A recent systematic literature review identified approximately 200 industrial chemicals documented to be neurotoxic in adult humans.  The same study identified another 1,000 chemicals that have not been examined in humans, but are known to be neurotoxic in experimental animals. Landrigan reasoned: “Given current knowledge of the vulnerability of the developing human brain, likelihood is high that many of the chemicals identified through this search have potential to cause injury to the developing human brain” as well.

This would seem to argue for widespread, rigorous toxicity testing, but the opposite scenario prevails. Landrigan noted: “Only approximately half of the most widely used chemicals have been subjected to even minimal toxicological screening.

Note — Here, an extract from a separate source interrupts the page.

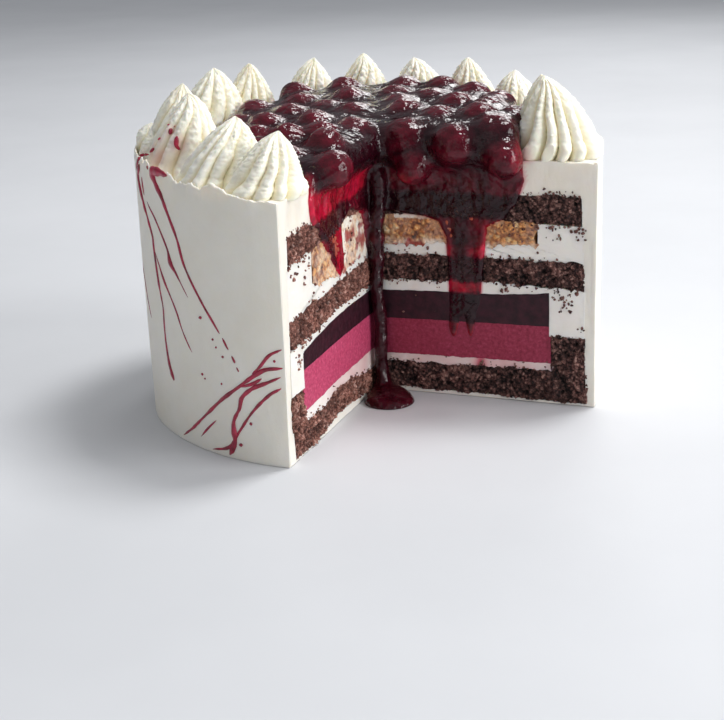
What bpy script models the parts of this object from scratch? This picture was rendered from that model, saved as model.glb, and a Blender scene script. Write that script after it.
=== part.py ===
"""Layered chocolate cake with a quarter cut away, piped swirls and a heap of glazed cherries.

The cake's axis is the Z axis and it stands on z = 0. The missing quarter is x > 0, y < 0, so
the left cut face lies in the plane x = 0 and the right cut face in the plane y = 0.
"""
import math
import random

import bmesh
import bpy
from mathutils import Matrix, Vector

# Driving dimensions of the coated cake, in metres
CAKE_RADIUS = 0.1000
CAKE_HEIGHT = 0.1063
RIM_RADIUS = 0.1007
RIM_INNER = 0.0990
GAP = 0.0003

# How far the torn rim of the coat stands above the top: degrees round, height
RIM_HEIGHTS = (
    (0, 0.0004), (-9, 0.0012), (-17, 0.0045), (-35, 0.0060), (-60, 0.0080), (-80, 0.0070),
    (-100, 0.0030), (-236, 0.0020), (-242, 0.0), (-270, 0.0),
)
RIM_SUNK = 0.0015
RIM_CREST = 0.0009

# Heights where one layer ends and the next begins
SPONGE_1_BOTTOM = 0.0015
SPONGE_1_TOP = 0.0142
MOUSSE_BOTTOM = 0.0178
SPONGE_RING_TOP = 0.0310
JELLY_BOTTOM = 0.0350
JELLY_TOP = 0.0475
SPONGE_2_BOTTOM = 0.0515
SPONGE_2_TOP = 0.0635
CRUNCH_BOTTOM = 0.0680
SPONGE_3_BOTTOM = 0.0810
SPONGE_3_TOP = 0.0920

# Outer radii of the layers
SPONGE_1_RADIUS = 0.0970
SPONGE_2_RADIUS = 0.0950
SPONGE_3_RADIUS = 0.0932
RING_OUTER = 0.0960
RING_INNER = 0.0815
INSERT_RADIUS = 0.0800
CRUNCH_RADIUS = 0.0715
CRUNCH_CENTRE = (0.0035, 0.0035)

# A ring of points on each layer's flat faces, where all of them bend alike
HALFWAY = 0.0400

# The layers lean, and sag and swell a little as they go round
LEAN_X = 0.03
LEAN_Y = 0.05
WAVE_HEIGHT = 0.0007
WAVES_ROUND = 3
TURN_STEPS = 52

# One row for each piped swirl: degrees round from the left cut face, height and width
SWIRLS = (
    (-8.5, 0.0235, 0.0310),
    (-26.0, 0.0280, 0.0330),
    (-45.0, 0.0325, 0.0335),
    (-64.0, 0.0350, 0.0335),
    (-81.0, 0.0250, 0.0340),
    (-99.0, 0.0350, 0.0340),
    (-117.0, 0.0345, 0.0340),
    (-140.0, 0.0340, 0.0350),
    (-158.7, 0.0350, 0.0350),
    (-178.0, 0.0325, 0.0350),
    (-197.0, 0.0330, 0.0350),
    (-217.0, 0.0290, 0.0330),
    (-237.0, 0.0300, 0.0340),
    (-257.0, 0.0330, 0.0400),
)
SWIRL_RING_RADIUS = 0.0825
SWIRL_LEAN_IN = 0.0055
SWIRL_REACH = 0.0985
LAST_SWIRL_REACH = 0.1000
SWIRL_OVERHANG = 0.0022
SWIRL_BLUNTNESS = 1.9
SWIRL_TAPER = 0.90
SWIRL_RIDGES = 9
SWIRL_RIDGE_DEPTH = 0.17
SWIRL_TWIST = math.radians(48)
SWIRL_LEVELS = 8
SWIRL_ROOM = 1.02

# The cherries: centre x, y and z of each, in millimetres
CHERRY_DIAMETER = 0.0158
CHERRIES_MM = (
    (-5, -37, 117), (6, -55, 111), (-16, -54, 113), (-23, -4, 119), (-3, -10, 117),
    (-44, -9, 118), (-59, 13, 120), (-42, 27, 121), (-50, 40, 124), (-31, 53, 125),
    (-22, 36, 123), (-3, 60, 125), (15, 60, 125), (33, 50, 124), (48, 39, 122),
    (11, 18, 121), (46, 13, 121), (60, 20, 118), (40, -5, 113), (18, -3, 115),
    (62, -5, 107), (-25, -29, 117), (-40, 9, 119), (30, 32, 122), (-3, 44, 123),
    (22, -6, 103), (28, 12, 119), (-12, 15, 119), (-38, -31, 116), (-31, -46, 114),
    (-57, -7, 116), (15, 42, 122), (-27, 20, 119), (47, 27, 121), (-13, -22, 117),
    (-50, -23, 115), (56, 4, 117), (4, 30, 121),
)
CHERRY_SPREAD = 0.10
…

Fewer than 20% of these widely used chemicals have been examined for their potential to damage the developing nervous system.”

Landrigan called the paucity of toxicity testing “a grave lapse of stewardship.” He elaborated: “It reflects a combination of industry’s unwillingness to take responsibility for the products they produce coupled with long-standing failure of governments to require toxicity testing of chemicals in commerce.”

Landrigan observed: “There is substantial imbalance between the highly sophisticated information on the genetics of autism and the lack of data on potential environmental causes.” He recommended an interdisciplinary, systematic strategy to discover the undiscovered environmental causes of autism. Such a strategy, he emphasized, should combine toxicological screening, neurobiological research (to discover how toxic chemicals interact with the developing brain), and prospective epidemiological study on environmental exposures in pregnancy. He predicted the “likelihood is high” that such a strategy could yield breakthrough results and evidence-based prevention.